#### BRIEF:
Report every line from the material that contains the word "scene".

#### DATA PROVIDED:
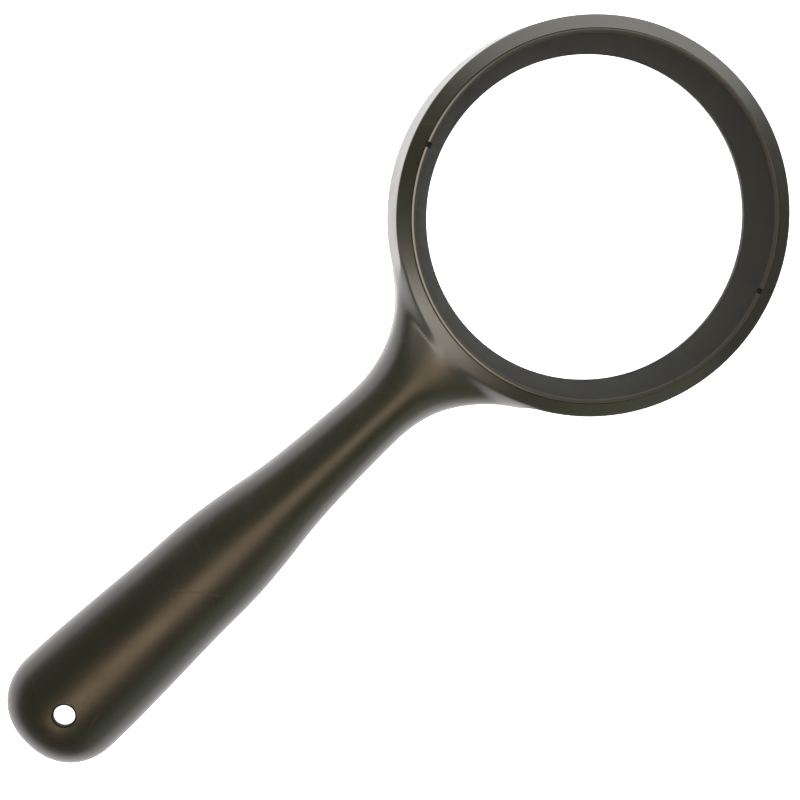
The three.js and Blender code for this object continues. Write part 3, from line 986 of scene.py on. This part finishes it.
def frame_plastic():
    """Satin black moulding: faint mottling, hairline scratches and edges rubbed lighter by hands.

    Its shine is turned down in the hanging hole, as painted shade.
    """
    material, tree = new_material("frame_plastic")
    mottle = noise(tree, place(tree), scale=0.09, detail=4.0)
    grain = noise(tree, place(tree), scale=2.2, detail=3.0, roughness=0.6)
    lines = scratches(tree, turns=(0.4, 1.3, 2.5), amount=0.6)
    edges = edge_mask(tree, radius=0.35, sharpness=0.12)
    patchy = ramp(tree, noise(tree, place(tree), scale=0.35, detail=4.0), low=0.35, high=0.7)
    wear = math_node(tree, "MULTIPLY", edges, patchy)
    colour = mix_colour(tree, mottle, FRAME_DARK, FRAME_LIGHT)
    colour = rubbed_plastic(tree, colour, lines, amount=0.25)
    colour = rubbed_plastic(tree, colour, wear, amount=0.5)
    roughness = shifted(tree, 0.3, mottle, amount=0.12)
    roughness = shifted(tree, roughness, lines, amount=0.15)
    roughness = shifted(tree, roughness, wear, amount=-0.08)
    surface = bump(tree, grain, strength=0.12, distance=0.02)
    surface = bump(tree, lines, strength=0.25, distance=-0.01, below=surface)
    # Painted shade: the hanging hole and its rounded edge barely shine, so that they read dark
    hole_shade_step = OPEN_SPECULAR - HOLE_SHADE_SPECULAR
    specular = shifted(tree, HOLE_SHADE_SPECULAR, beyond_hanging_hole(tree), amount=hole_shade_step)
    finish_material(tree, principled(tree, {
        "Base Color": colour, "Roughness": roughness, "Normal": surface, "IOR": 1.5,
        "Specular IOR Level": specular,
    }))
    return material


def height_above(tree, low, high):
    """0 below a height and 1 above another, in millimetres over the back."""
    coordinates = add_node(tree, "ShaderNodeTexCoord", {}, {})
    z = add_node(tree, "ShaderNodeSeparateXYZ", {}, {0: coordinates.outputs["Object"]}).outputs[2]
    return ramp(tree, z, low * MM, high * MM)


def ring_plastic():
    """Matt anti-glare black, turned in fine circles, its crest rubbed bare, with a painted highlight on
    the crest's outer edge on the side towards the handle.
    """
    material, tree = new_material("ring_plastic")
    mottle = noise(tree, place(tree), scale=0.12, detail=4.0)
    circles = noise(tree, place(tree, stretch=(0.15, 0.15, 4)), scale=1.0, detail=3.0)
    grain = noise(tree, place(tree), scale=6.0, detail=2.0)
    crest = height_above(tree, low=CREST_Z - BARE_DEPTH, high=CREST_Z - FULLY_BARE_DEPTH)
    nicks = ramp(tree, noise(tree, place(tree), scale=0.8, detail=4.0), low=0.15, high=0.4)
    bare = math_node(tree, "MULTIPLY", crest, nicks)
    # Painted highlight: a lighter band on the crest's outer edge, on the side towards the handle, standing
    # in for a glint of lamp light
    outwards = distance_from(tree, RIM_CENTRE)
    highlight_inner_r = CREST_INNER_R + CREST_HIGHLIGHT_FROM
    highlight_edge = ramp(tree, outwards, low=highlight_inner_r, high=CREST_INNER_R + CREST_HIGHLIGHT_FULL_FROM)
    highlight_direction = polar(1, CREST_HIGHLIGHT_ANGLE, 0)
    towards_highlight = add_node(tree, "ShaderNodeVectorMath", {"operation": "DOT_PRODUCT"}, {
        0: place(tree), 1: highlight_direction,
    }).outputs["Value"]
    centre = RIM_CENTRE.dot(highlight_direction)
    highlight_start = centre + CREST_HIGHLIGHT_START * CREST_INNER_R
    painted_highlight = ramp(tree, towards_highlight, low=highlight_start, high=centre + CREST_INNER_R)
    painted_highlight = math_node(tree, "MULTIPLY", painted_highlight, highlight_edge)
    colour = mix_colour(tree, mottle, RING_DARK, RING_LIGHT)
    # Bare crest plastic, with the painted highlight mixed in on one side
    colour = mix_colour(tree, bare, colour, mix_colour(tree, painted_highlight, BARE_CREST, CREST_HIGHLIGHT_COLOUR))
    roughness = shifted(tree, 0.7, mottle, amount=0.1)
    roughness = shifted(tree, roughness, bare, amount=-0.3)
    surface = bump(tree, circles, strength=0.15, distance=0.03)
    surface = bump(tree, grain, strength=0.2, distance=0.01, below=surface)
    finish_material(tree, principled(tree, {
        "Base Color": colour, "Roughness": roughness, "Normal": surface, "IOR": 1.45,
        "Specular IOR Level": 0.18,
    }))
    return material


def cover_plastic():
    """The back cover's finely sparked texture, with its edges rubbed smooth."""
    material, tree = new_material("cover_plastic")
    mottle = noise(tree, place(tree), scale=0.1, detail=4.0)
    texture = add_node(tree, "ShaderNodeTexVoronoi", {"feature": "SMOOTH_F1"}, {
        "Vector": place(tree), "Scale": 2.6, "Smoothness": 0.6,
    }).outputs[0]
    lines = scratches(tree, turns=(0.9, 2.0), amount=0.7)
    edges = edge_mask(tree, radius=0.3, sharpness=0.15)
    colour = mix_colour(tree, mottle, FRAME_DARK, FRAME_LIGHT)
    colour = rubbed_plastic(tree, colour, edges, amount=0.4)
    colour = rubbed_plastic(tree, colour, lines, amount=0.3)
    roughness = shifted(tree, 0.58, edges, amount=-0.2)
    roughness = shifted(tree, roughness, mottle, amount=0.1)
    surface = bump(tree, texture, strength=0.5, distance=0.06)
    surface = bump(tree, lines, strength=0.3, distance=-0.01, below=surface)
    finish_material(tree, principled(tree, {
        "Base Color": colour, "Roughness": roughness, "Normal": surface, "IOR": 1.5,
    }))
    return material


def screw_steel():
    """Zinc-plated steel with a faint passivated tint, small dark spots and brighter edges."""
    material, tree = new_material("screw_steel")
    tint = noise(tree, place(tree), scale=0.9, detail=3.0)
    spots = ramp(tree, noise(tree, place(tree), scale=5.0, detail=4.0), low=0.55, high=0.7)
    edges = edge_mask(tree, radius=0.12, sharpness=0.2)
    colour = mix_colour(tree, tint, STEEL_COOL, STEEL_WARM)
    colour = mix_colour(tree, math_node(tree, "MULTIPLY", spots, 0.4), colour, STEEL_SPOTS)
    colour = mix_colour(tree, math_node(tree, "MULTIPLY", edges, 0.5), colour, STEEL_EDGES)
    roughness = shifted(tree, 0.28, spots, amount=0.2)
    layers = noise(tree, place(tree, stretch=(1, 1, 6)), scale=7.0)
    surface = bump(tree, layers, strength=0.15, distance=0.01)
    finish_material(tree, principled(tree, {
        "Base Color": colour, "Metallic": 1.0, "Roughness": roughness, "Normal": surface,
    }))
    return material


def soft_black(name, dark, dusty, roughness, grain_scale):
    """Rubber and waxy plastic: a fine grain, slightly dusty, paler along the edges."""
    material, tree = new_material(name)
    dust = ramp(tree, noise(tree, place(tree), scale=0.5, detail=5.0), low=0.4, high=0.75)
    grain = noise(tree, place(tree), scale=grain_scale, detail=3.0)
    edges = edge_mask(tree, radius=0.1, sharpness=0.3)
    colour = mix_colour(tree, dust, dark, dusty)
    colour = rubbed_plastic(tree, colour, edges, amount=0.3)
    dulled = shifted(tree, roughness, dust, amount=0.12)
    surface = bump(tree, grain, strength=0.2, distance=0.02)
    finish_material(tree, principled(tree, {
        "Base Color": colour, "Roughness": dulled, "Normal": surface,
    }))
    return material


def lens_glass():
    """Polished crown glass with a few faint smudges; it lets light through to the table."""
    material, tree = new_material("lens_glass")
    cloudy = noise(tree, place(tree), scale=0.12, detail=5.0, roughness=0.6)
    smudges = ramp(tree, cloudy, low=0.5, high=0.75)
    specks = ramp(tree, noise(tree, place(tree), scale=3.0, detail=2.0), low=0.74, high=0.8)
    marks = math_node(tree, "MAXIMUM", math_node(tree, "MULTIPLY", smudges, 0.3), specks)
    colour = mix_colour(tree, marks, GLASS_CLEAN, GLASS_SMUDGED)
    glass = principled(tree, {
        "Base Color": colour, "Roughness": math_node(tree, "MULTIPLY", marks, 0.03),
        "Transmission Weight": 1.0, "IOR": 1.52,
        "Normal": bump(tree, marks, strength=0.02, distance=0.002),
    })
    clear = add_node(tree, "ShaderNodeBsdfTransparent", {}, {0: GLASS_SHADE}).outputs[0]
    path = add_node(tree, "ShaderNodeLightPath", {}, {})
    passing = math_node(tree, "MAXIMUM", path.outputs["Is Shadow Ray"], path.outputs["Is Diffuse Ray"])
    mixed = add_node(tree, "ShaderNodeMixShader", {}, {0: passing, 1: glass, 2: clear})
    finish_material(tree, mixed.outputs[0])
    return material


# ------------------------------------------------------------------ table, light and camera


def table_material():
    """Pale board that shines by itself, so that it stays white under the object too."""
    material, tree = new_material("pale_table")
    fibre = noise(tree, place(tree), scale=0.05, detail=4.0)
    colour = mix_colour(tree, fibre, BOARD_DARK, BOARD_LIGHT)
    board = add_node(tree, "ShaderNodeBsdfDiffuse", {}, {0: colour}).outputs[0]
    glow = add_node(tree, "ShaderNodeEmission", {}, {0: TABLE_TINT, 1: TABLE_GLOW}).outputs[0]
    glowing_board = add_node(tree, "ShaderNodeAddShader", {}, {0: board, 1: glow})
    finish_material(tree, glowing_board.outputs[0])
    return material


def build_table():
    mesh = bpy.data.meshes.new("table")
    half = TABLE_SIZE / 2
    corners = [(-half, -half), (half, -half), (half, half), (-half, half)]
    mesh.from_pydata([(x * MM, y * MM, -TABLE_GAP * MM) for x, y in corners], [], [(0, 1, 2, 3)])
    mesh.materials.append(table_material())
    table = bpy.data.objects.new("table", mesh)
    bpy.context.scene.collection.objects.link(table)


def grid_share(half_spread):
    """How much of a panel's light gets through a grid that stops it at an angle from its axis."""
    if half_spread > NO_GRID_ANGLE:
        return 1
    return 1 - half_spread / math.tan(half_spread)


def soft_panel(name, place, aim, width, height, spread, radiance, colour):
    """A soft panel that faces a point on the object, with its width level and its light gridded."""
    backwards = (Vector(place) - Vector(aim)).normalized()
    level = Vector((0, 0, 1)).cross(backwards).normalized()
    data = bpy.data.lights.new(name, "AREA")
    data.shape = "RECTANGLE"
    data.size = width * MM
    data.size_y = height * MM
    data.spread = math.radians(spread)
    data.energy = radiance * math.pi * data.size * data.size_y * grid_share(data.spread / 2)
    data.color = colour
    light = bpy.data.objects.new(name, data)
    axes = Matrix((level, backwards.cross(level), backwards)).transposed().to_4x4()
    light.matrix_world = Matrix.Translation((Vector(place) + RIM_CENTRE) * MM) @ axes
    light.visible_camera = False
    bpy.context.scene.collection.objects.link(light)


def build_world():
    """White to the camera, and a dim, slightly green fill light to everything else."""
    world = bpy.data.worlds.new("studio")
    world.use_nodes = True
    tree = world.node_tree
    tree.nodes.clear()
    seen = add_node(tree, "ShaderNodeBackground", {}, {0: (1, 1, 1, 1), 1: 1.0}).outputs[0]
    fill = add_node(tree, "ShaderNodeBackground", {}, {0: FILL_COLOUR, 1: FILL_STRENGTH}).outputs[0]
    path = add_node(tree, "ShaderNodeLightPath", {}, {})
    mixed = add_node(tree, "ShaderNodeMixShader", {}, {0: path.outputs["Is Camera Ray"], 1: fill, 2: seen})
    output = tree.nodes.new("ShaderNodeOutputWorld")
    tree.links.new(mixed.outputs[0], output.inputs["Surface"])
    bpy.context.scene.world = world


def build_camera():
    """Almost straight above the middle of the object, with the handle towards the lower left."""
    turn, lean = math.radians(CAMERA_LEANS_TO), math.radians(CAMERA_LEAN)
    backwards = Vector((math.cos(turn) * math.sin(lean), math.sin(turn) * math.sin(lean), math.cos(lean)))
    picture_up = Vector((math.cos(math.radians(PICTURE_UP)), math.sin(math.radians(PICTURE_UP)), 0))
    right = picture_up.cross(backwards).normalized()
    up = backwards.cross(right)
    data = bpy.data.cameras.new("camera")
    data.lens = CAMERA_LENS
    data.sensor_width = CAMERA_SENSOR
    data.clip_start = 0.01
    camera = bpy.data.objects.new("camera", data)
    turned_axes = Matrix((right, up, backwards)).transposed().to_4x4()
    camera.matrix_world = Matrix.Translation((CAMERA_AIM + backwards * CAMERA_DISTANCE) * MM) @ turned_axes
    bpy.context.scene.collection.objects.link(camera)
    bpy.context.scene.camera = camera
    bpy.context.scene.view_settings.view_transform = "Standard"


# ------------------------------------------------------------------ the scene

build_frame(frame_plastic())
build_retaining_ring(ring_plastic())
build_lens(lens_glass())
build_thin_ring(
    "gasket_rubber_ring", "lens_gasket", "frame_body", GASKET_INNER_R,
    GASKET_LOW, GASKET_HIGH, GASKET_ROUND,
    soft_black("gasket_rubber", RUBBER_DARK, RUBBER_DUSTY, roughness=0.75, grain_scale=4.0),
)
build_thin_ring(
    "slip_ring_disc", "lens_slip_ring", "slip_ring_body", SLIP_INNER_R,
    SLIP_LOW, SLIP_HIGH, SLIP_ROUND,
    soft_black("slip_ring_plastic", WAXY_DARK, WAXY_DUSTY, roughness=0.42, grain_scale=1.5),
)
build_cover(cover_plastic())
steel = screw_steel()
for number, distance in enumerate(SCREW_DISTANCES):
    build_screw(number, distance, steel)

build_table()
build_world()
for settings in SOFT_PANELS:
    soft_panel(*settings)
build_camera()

#### RESULT:
The three.js and Blender code for this object continues. Write part 3, from line 986 of scene.py on. This part finishes it.
    bpy.context.scene.collection.objects.link(table)
    bpy.context.scene.collection.objects.link(light)
    bpy.context.scene.world = world
    bpy.context.scene.collection.objects.link(camera)
    bpy.context.scene.camera = camera
    bpy.context.scene.view_settings.view_transform = "Standard"
# ------------------------------------------------------------------ the scene